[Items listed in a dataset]
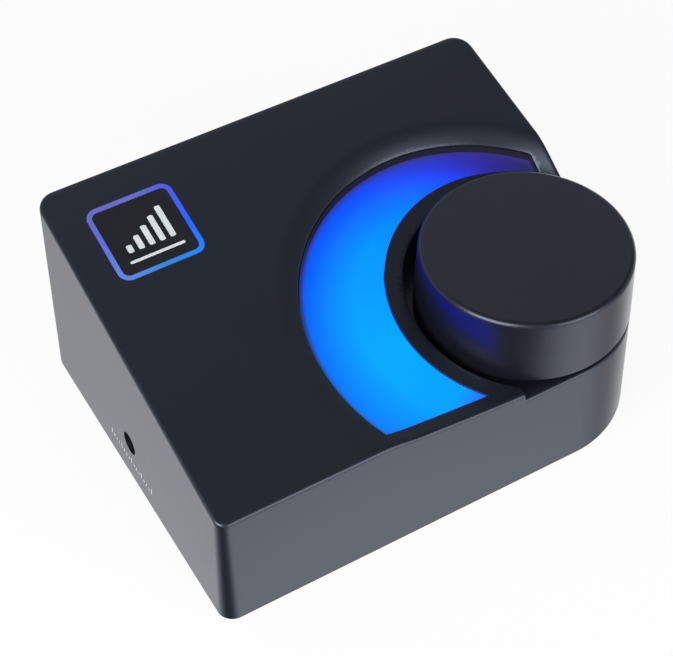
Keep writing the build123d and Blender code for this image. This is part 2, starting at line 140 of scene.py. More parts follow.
finishLooks = {
    # ABS moulded against a spark-eroded tool: near black, satin, with a very fine even grain
    "sparkErodedAbs": {"colour": ("#10131a", "#13161d"), "roughness": (0.32, 0.36), "grain": 0.35, "patch": 40,
                       "bump": 0.12, "depth": 0.02, "ior": 1.8, "tint": "#d6e3ff"},
    # ABS moulded against a finer tool: a shade lighter and smoother, as hands touch it
    "satinAbs": {"colour": ("#121318", "#15161c"), "roughness": (0.28, 0.32), "grain": 0.35, "patch": 30,
                 "bump": 0.06, "depth": 0.02, "ior": 1.7, "tint": "#d6e3ff"},
    # the cover underneath: matt ABS with a coarser grain
    "mattAbs": {"colour": ("#17181b", "#1a1b1e"), "roughness": (0.55, 0.65), "grain": 0.6, "patch": 30,
                "bump": 0.25, "depth": 0.04},
    # cast silicone rubber feet: dull and slightly dusty
    "siliconeRubber": {"colour": ("#151515", "#1d1d1d"), "roughness": (0.7, 0.85), "grain": 0.5, "patch": 4,
                       "bump": 0.3, "depth": 0.05},
    # injection-moulded nylon: black, with a dull waxy gloss
    "blackNylon": {"colour": ("#141416", "#19191c"), "roughness": (0.4, 0.5), "grain": 0.4, "patch": 8,
                   "bump": 0.15, "depth": 0.02, "ior": 1.53},
    # natural nylon: off-white plugs and actuators
    "naturalNylon": {"colour": ("#d8d2bf", "#e2ddcc"), "roughness": (0.4, 0.5), "grain": 0.4, "patch": 5,
                     "bump": 0.15, "depth": 0.02, "ior": 1.53},
    # white reflector plastic: bright and even, so that light mixes inside the box
    "reflectorAbs": {"colour": ("#eeeeea", "#f4f4f2"), "roughness": (0.5, 0.6), "grain": 0.5, "patch": 10,
                     "bump": 0.1, "depth": 0.02},
    # nickel plate on turned brass: bright and slightly warm, with fine turning haze
    "nickelPlate": {"colour": ("#c9c4bb", "#d6d1c8"), "roughness": (0.16, 0.26), "grain": 0.25, "patch": 5,
                    "bump": 0.08, "depth": 0.01, "metallic": 1.0},
    # rolled stainless steel: grey, brighter than cast metal
    "rolledSteel": {"colour": ("#b4b5b6", "#c2c3c4"), "roughness": (0.24, 0.34), "grain": 0.3, "patch": 6,
                    "bump": 0.1, "depth": 0.01, "metallic": 1.0},
    # die-cast zinc: dull grey with a mottled skin
    "castZinc": {"colour": ("#8f9194", "#a3a5a8"), "roughness": (0.38, 0.5), "grain": 0.5, "patch": 4,
                 "bump": 0.2, "depth": 0.03, "metallic": 1.0},
    # turned brass hub: yellow metal
    "turnedBrass": {"colour": ("#b8933f", "#c7a24c"), "roughness": (0.22, 0.32), "grain": 0.25, "patch": 5,
                    "bump": 0.1, "depth": 0.01, "metallic": 1.0},
    # black oxide on steel screws: dark with a soft metal gleam
    "blackOxideSteel": {"colour": ("#26272a", "#303135"), "roughness": (0.32, 0.42), "grain": 0.3, "patch": 3,
                        "bump": 0.12, "depth": 0.01, "metallic": 0.9},
    # solder mask over glass fibre: dark green and glossy, with a faint weave below
    "solderMask": {"colour": ("#0d2b1d", "#123526"), "roughness": (0.2, 0.3), "grain": 0.8, "patch": 6,
                   "bump": 0.1, "depth": 0.01},
    # transfer-moulded epoxy chips
    "mouldedEpoxy": {"colour": ("#1b1b1d", "#222224"), "roughness": (0.5, 0.6), "grain": 0.3, "patch": 3,
                     "bump": 0.2, "depth": 0.02},
    # shrunk sleeve on capacitors
    "shrinkSleeve": {"colour": ("#20233a", "#292c46"), "roughness": (0.3, 0.4), "grain": 0.5, "patch": 4,
                     "bump": 0.1, "depth": 0.02},
    # extruded PVC flat cable
    "extrudedPvc": {"colour": ("#8d9095", "#9a9da2"), "roughness": (0.4, 0.5), "grain": 1.27, "patch": 6,
                    "bump": 0.3, "depth": 0.05},
    # silicone over a light-emitting chip
    "ledSilicone": {"colour": ("#e6dfa8", "#efe9bb"), "roughness": (0.25, 0.35), "grain": 0.4, "patch": 2,
                    "bump": 0.05, "depth": 0.01},
    # tinted cast acrylic: nearly black and glossy
    "tintedAcrylic": {"colour": ("#11131a", "#15171f"), "roughness": (0.2, 0.28), "grain": 1.0, "patch": 6,
                      "bump": 0.02, "depth": 0.01, "ior": 1.6},
    # screen-printed ink: pale grey and matt
    "screenInk": {"colour": ("#cdd0d4", "#d8dbdf"), "roughness": (0.6, 0.7), "grain": 0.2, "patch": 3,
                  "bump": 0.1, "depth": 0.01},
    # the same ink in white on the badge, a little cooler
    "badgeInk": {"colour": ("#cfd8dc", "#dde4e8"), "roughness": (0.5, 0.6), "grain": 0.2, "patch": 3,
                 "bump": 0.1, "depth": 0.01},
}
finishes = {name: mouldedFinish(name, look) for name, look in finishLooks.items()}

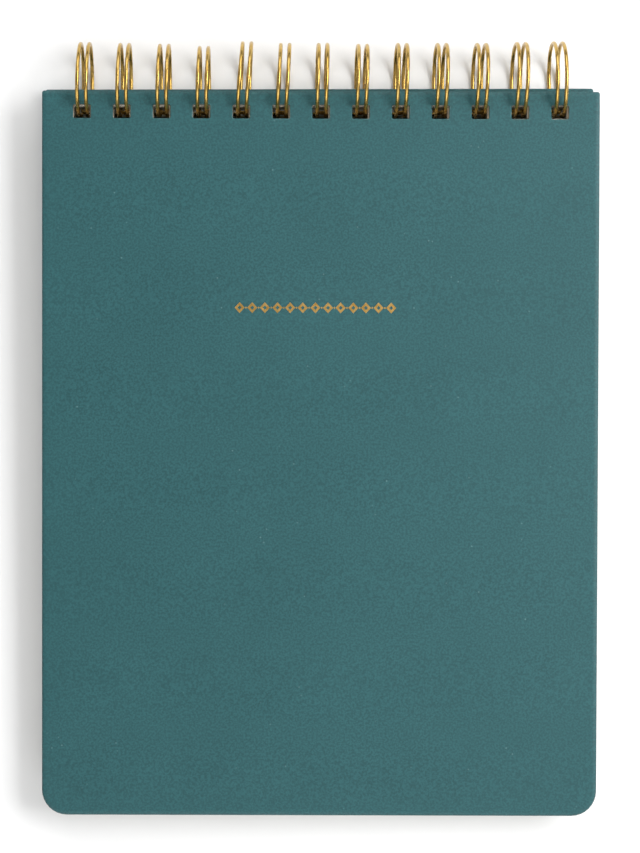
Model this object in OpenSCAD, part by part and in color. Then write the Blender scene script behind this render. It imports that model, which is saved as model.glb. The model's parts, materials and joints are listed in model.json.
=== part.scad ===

### What is asked
Gather all lines from the records above in which "scene" appears.

### Response for this exercise
Keep writing the build123d and Blender code for this image. This is part 2, starting at line 140 of scene.py. More parts follow.
Model this object in OpenSCAD, part by part and in color. Then write the Blender scene script behind this render. It imports that model, which is saved as model.glb. The model's parts, materials and joints are listed in model.json.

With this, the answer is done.